In the same report, however, CREW called for increased scrutiny of the practice of collecting interest on loans to campaign committees. “High interest payments suggest candidates may be using loans as vehicles for self-enrichment,” the report stated.

According to the Berman campaign, CREW began reporting interest payments made to members of Congress in 2005, the same year that Sherman last collected interest from loans made to his campaign committees.

Having abandoned the practice of collecting interest on the money he loaned his campaign committee, Sherman was not among the 14 sitting house members mentioned in CREW’s 2012 report. CREW declined to comment for this story.
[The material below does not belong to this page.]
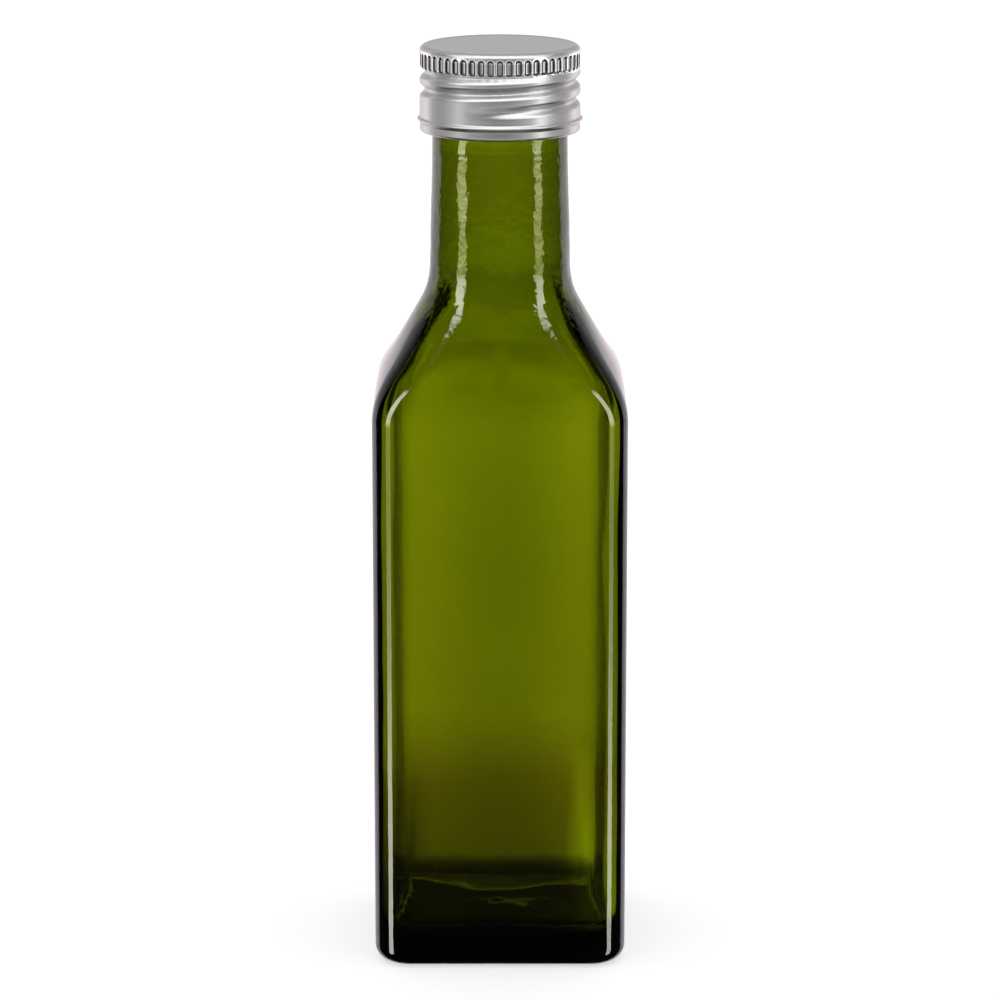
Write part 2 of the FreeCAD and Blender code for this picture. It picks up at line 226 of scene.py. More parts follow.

Even as the Berman campaign unveiled its latest attack, one plank was being challenged. When it was launched, the new Web site publicizing what the Berman campaign calls “The Brad Sherman Scam” prominently featured a quote from Craig Holman, a lobbyist at Public Citizen, a Washington advocacy group.

“I find this practice quite reprehensible,” the quote from Holman read.

That remark, from 2009, came from a Bloomberg story about Rep. Grace Napolitano’s collecting more than $200,000 in interest on loans she made to her campaign committes. Though Napolitano collected less than half of what Sherman did in interest, the loans she made were reportedly made at very high rates of interest, up to 18 percent in some cases. 

Public Citizen asked the Berman campaign to remove the Holman quote from the Web site.

“We don’t know the facts,” Lisa Gilbert, acting director of Public Citizen’s CongressWatch, said. “This question is taken from a different situation with a different member of Congress.”

By the end of the day on Monday, the Holman quote appeared to have been removed. Still, the Berman campaign's Hall stood by its initial use.

“Craig Holman and Public Citizen are commenting on the exact practice that Brad Sherman engaged in to profit $460,000 by using his campaign as a personal investment vehicle,” Hall said in a statement emailed to the Journal.